In Burn & Co. Vs. Their Employees, AIR 1957 SC 38, the Hon'ble Apex Court has held as under:-

"That   would   be    contrary   to   the well-recognised principle that a decision once rendered by a competent authority on a  matter  in issue between  the  parties after  a  full  enquiry   should  not  be permitted  to  be re-agitated.  It is  on this  principle  that  the  rule  of  res judicata  enacted  in Section  11,  Civil P.C.  is based.  That section is, no doubt in  terms  in application to  the  present matter,  but the principle underlying it, expressed  in  the  maxim  "interest  rei publicae ut sit finis litium", is founded on   sound  public  policy   and  is   of universal  application. (Vide  Broom's Legal  Maxims, Tenth Edition, page 218). 'The  rule  of res judicata is  dictated' observed  Sir  Lawrence Jenkins C.J.  in Sheoparasan  Singh Vs.  Ramnandan  Prasad Narayan Singh, 43 Ind.  App.  91:  ILR 43 Cal. 694: (AIR 1916 PC 78) (C), by a wisdom  which is for all time."

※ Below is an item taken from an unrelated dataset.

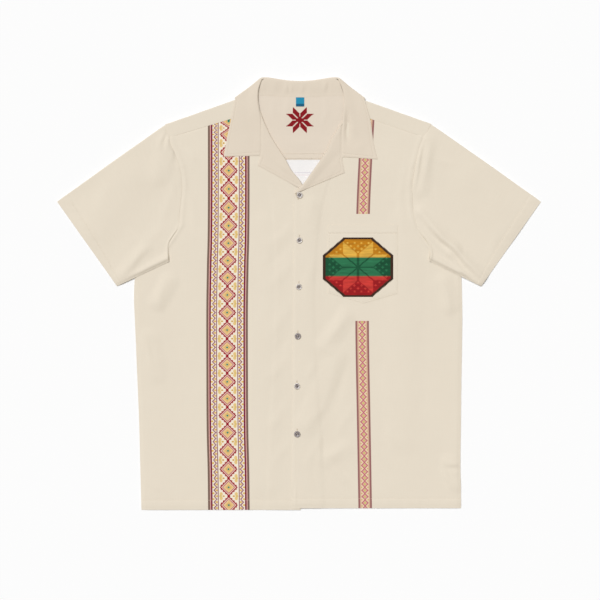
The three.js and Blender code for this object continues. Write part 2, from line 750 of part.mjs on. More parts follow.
function makePocket() {
  const cloth = new Cloth();
  const rows = [];
  const half = (POCKET.right - POCKET.left) / 2;
  for (let j = 0; j <= POCKET_STEPS; j += 1) {
    const x = mix(POCKET.left, POCKET.right, j / POCKET_STEPS);
    const out = Math.min(1, Math.abs(x - POCKET.pointX) / half);
    const foot = mix(POCKET.point, POCKET.side, out);
    const height = (px, py) => frontHeight("left", px, py) + LAYER;
    rows.push(straightRow({ x, y: foot }, { x, y: POCKET.top }, POCKET_STEPS, height));
  }
  cloth.grid(rows);
  return piece("pocket", thicken(cloth), CREAM);
}

function makeLabel() {
  const cloth = new Cloth();
  const rows = [];
  for (let j = 0; j <= LABEL_STEPS; j += 1) {
    const x = mix(LABEL.left, LABEL.right, j / LABEL_STEPS);
    const height = (px, py) => facingHeight(px, py) + LAYER;
    rows.push(straightRow({ x, y: LABEL.bottom }, { x, y: LABEL.top }, LABEL_STEPS, height));
  }
  cloth.grid(rows);
  return piece("neck_label", thicken(cloth), TEAL);
}

function circle(x, y, radius, sides) {
  const points = [];
  for (let k = 0; k < sides; k += 1) {
    const angle = (Math.PI * 2 * k) / sides;
    points.push(new THREE.Vector2(x + radius * Math.cos(angle), y + radius * Math.sin(angle)));
  }
  return points;
}

function makeButton(place, number) {
  const disc = new THREE.Shape(circle(0, 0, BUTTON.radius - BUTTON.chamfer, BUTTON.sides));
  for (const [sideX, sideY] of [[1, 1], [-1, 1], [-1, -1], [1, -1]]) {
    const { radius, spread, sides } = BUTTON_HOLE;
    const hole = circle(sideX * spread, sideY * spread, radius, sides);
    disc.holes.push(new THREE.Path(hole.reverse()));
  }
  const geometry = new THREE.ExtrudeGeometry(disc, {
    depth: BUTTON.thickness - BUTTON.chamfer * 2,
    bevelThickness: BUTTON.chamfer,
    bevelSize: BUTTON.chamfer,
    bevelSegments: 1,
  });
  const button = piece(`button_${number}`, geometry, PEARL);
  const seat = frontHeight("left", place.x, place.y) + WALL / 2 + BUTTON.clear;
  button.position.set(place.x, place.y, seat + BUTTON.chamfer);
  return button;
}

const shirt = new THREE.Group();
shirt.add(makeBack(), makeYoke(), makeFacing());
for (const side of ["right", "left"]) {
  shirt.add(makeFront(side), makeLapel(side), makeSleeve(side));
}
shirt.add(makeCollar(), makePocket(), makeLabel());
BUTTONS.forEach((place, i) => shirt.add(makeButton(place, i + 1)));

export default shirt;
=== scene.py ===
# %% [markdown]
# # A Hawaiian shirt, laid flat
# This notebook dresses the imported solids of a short-sleeved camp shirt. Every cut piece of cloth
# is worked out again as a thin shell on the same middle surface as its solid, with a much finer
# grid, and then gets the small folds, hems, stitches and prints that the solids leave out.
# Lengths are in millimetres while a shape is worked out, and in metres in the meshes.

import bmesh
import bpy
import numpy as np
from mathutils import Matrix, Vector


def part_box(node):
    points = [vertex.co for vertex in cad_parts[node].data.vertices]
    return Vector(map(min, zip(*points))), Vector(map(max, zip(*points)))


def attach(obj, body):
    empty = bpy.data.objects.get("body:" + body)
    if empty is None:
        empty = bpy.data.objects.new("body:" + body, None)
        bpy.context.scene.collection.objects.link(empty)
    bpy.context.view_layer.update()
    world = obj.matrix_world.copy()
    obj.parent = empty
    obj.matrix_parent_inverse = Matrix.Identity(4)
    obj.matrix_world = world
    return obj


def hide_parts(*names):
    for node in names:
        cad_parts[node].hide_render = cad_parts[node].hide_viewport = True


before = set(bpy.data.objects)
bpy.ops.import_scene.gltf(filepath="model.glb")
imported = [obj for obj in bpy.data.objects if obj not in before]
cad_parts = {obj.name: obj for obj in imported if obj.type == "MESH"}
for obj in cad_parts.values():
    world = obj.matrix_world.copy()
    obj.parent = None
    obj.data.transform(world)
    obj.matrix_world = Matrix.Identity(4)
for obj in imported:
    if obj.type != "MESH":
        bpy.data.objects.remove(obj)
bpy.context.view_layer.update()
MM = 0.001
print("nodes:", sorted(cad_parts))

# %% [markdown]
# ## Numbers
# A few helpers do the work of the whole notebook: a blend, a soft step, a smooth line through a
# table of points, and a gentle unevenness that is the same on each run.

# %% Helpers for numbers
def mix(a, b, t):
    """The value a share t of the way from a to b."""
    return a + (b - a) * t


def soft(low, high, value):
    """A step from 0 at low to 1 at high that starts and ends level: 3 t squared less 2 t cubed."""
    t = np.clip((value - low) / (high - low), 0, 1)
    return t * t * (3 - 2 * t)


def fade(low, high, value):
    """The opposite step, from 1 at low to 0 at high."""
    return 1 - soft(low, high, value)


def bell(t):
    """A bell-shaped bump: e to the power of -t squared, so 1 at t = 0 and 0.37 at t = 1."""
    return np.exp(-(t**2))


def line(table, at):
    """The smooth line through the rows (place, value, ...): a cubic whose slope at each row is the
    mean of the chords on both sides of it. It returns one array per value column."""
    rows = np.array(table, float)
    at = np.clip(np.asarray(at, float), rows[0, 0], rows[-1, 0])
    chord = np.diff(rows[:, 1:], axis=0) / np.diff(rows[:, 0])[:, None]
    slope = np.vstack([chord[:1], (chord[1:] + chord[:-1]) / 2, chord[-1:]])
    i = np.clip(np.searchsorted(rows[:, 0], at, side="right") - 1, 0, len(rows) - 2)
    step = rows[i + 1, 0] - rows[i, 0]
    t = ((at - rows[i, 0]) / step)[..., None]
    step = step[..., None]
    low, high = rows[i, 1:], rows[i + 1, 1:]
    bent = (low * (1 + 2 * t) + slope[i] * step * t) * (1 - t) ** 2
    bent += (high * (3 - 2 * t) + slope[i + 1] * step * (t - 1)) * t**2
    return bent[..., 0] if bent.shape[-1] == 1 else tuple(np.moveaxis(bent, -1, 0))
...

Therefore, in view of the above referred judgments, it is abundantly clear that even if the provisions of the Code of Civil Procedure are not applicable   in   writ jurisdiction, the principle  enshrined  therein can be resorted  to for the reason  that the principles, on which the Code of Civil  Procedure is based, are founded on public policy   and, therefore,  require   to   be extended and made applicable in writ jurisdiction also in  the interest of  administration  of justice.   Any relief not claimed in the  earlier writ petition  should  be  deemed  to  have  been abandoned  by the petitioner to the extent of the cause of  action  claimed in the subsequent  writ petition and in order to restrain the person from abusing the process of the Court, such an order/course requires not only to be resorted to but to be enforced.

In  Dr.   Buddhi  Kota  Subbarao  Vs.   K. Parasaran & Ors., AIR 1996 SC 2687, the Hon'ble Supreme Court has observed as under:-                    

"No  litigant  has a right  to  unlimited drought on the Court time and public money in order to get his affairs settled in the manner he wishes.  However, access to  justice  should not be misused  as  a licence   to   file    misconceived   and frivolous petitions."

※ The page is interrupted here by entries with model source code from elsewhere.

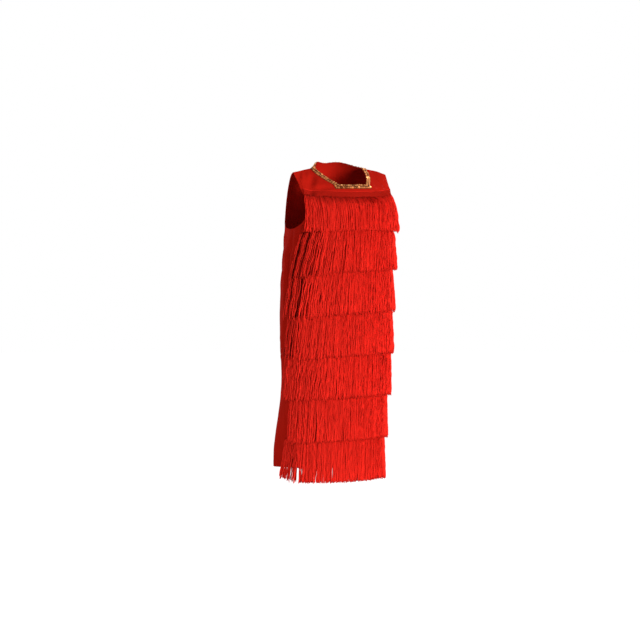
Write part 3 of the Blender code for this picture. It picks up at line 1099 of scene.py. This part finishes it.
def makeClumps(dice, length):
    clumps = []
    place, beyond = clumping["margins"]
    while place < length + beyond:
        clumps.append(Clump(
            makeWaves(dice, clumping["waves"], clumping["wave"]), place,
            place + dice.gauss(0, clumping["shift"]), dice.uniform(*clumping["pull"]),
            dice.uniform(*clumping["start"]), dice.gauss(0, clumping["lift"]),
            dice.gauss(0, strand["toneSpread"])))
        place += clumping["pitch"] * dice.uniform(*clumping["spacing"])
    return clumps


# Every strand of a tier as its tone, with painted shade in it, and its rings, each with a
# centre, the way out of the cloth, and the length down to it, shifted by where the painted
# root shade starts, for the yarn's finish
def hangStrands(number, tier):
    dice = Random(strand["seed"] + number)
    first = number == 1
    end = ends.get(number, noEnd)
    steps = 300  # of the line through the strands' roots
    bearings, length = evenBearings(tier.top - tape["height"], tier.start, tier.stop, steps)
    clumps = makeClumps(dice, length)
    knee, rootStance = strand["firstStance" if first else "stance"]
    rings = strand["rings"]
    count = round(length / strand["pitch"])

    def bearingAt(place):
        share = place / length * steps
        k = clamp(int(share), 0, steps - 1)
        return mix(bearings[k], bearings[k + 1], share - k)

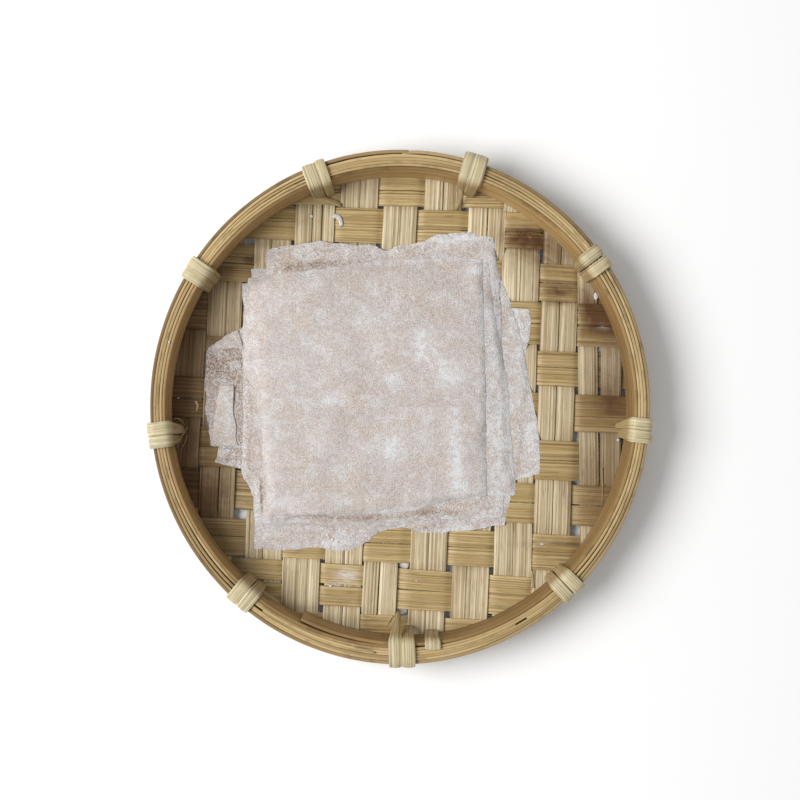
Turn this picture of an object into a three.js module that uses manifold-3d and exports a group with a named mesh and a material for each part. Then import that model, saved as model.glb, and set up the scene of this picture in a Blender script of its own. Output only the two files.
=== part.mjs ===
// Square sheets of thin dough stacked askew on a round tray woven from split bamboo.
// Millimetres, +Z up. The tray stands on the flat middle of its mat, at z = 0, and the origin
// is under the middle of the whole. +X is to the right and +Y away from the front of the tray.
// Every piece is a thin slab: two like grids of points, joined round their border.
import * as THREE from 'three';
import Module from 'manifold-3d';

const wasm = await Module();
wasm.setup();

// Driving dimensions, in millimetres

const gap = 0.3; // air between pieces that touch

// mat: pairs of flat strips, woven one over, one under
const stripThickness = 0.8;
const pairWidth = 13;
const uprightPlaces = [-81.9, -67.8, -51, -35.1, -18.9, -5, 12.7, 29.4, 45.1, 59.4, 77];
const crosswisePlaces = [-84.1, -70.3, -54.3, -35.6, -19, -1.4, 15.5, 33.1, 48.9, 67.7, 81.5];
const uprightLean = 0.04; // mm to the right for each mm up the tray
const crosswiseFall = 0.025; // mm towards the front for each mm to the right
const matFlatRadius = 20; // the mat is flat inside this and dished outside it
const matSlope = 0.045; // mm up for each mm further out

// rim: two hoops with splints packed between them, a little longer than it is wide
const hoopSegments = 60;
const hoopThickness = 1.5;
const outerHoop = { x: 92.4, y: 95.1, bottom: 2.3, top: 19.6 }; // half-widths of its outer face
const innerHoop = { x: 86.0, y: 86.4, lean: 1.4, top: 20 }; // half-widths of its inner face, at the top
const splint = { thickness: 1.15, bottom: 12, top: 20.2 };
const fillerArcs = { splint_filler_back: [38, 142], splint_filler_front: [218, 322] }; // degrees

// lashings: one strip of cane wrapped twice, side by side, at each of these angles
const lashingAngles = [109.7, 72.9, 36.8, -5.5, -47, -89.5, -129.6, -173.4, 146.4];
const cane = { width: 5.2, thickness: 0.8, groove: 0.35, insideGap: 0.75, outsideGap: 0.45 };
const lashingReach = 80.6; // how near the tray's middle its two ends come
const lashingTail = 83; // and its end under the mat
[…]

Similar view has been  reiterated by the Supreme  Court  in  K.K.  Modi  Vs.   K.N. Modi & Ors., (1998)  3 SCC 573.                                        

In Tamil Nadu Electricity Board & Anr. Vs. N. Raju Reddiar & Anr. AIR 1997 SC 1005 the Hon'ble Supreme Court held that filing successive misconceived and frivolous applications for clarification, modification or for seeking a review of the order interferes with the purity of the administration of law and salutary and healthy practice. Such a litigant must be dealt with a very heavy hand.

In  Sabia Khan & ors.  Vs.  State of U.P. & ors., (1999)  1 SCC 271, the Hon'ble Apex Court held that  filing  totally misconceived  petition amounts to  abuse of the process of the Court and such litigant  is  not required to be dealt  with lightly.

In  Abdul Rahman Vs.  Prasoni Bai & Anr., (2003) 1 SCC 488, the Hon'ble Supreme Court  held that wherever  the Court comes to the  conclusion that the  process  of the Court is being  abused, the Court  would  be  justified  in  refusing  to proceed further and  refuse the party from pursuing the remedy in law.

Thus, in view of the above, the second writ petition is not maintainable for seeking the relief of quashing the impugned suspension order dated 21st June, 2004 as the earlier writ petition for the same relief stood dismissed vide order dated 5th July, 2004, wherein this Court had held that in view of the  gravity of the charges, no interference was required.

It has been submitted at this stage by Shri C.L. Pandey, learned counsel for the petitioner that respondents have admittedly not ensured the compliance of the order passed by this Court on 5th July, 2004, as no steps have been taken to conclude the enquiry against the petitioner, therefore, the Court should suo motu initiate the contempt proceedings against the respondents.

The submissions made by Shri Pandey in this regard seems to be appropriate. However, in view of the Division Bench judgment of this Court in Prof. Y.C. Simhadri & Ors. Vs. Deenbandhu Pathak, 2001 All CJ 1549, this Bench does not have competence to initiate the contempt proceedings even suo motu. Thus, the prayer made is not acceptable. If the petitioner is so aggrieved, he may file the contempt petition for not complying with the order dated 5.7.2004.

With these observations, the petition stands dismissed.